活用方法②怪我からの復帰リハビリとして活用する
クロストレーニングの活用方法として、怪我からのリハビリがあります。
スポーツ障害が原因で専門とするスポーツの練習に参加できない場合でも、クロストレーニングを続けることによって裏トレーニングの影響を少なくすることができます。
よってクロストレーニングはリハビリにも有効となります。
怪我のために腕や足の1部を動かすことができない時、筋力や柔軟性のトレーニングが別の部位に重点が置かれる場合があるのです。
活用方法③心理的休息として活用する
クロストレーニングの活用方法として、心理的休息があります。
スポーツで高いパフォーマンスを求めるほど、「トレーニングをもっとしなくては」という気持ちになります。
トレーニングを多く入れることは重要なのですが、やり過ぎればオーバーワークになってしまい、肉体的にも精神的にもダメージが刻まれます。
そういった事態を防ぐのにクロストレーニングは最適です。
理由は完全休養ではなく別の要素の刺激を入れるので心も体もリフレッシュすることが出来るからです。
私の場合、これまでポイント練習以外はダラダラとジョギングをしてしまうことがありました。
しかしダラダラとジョギングをするのであれば、別の種目で思い切ってランニングから離れることが効果的だということに気が付いたのです。

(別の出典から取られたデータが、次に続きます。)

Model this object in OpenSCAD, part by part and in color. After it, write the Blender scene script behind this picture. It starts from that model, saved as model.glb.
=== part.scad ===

あと先に解説したクロスバイクも心理的休息にはおすすめです。
まとめ
本記事ではクロストレーニングについて、定義やメリットについて解説していきました。
自分の慣れた動き以外を取り入れるのはなかなか抵抗があるかと思いますが、実際にクロストレーニングを行うことで得られるメリットは大きいです。
月間走行距離に縛られているランナーは、思い切って距離を気にするのではなくクロストレーニングで質を追い求めてみては如何でしょうか?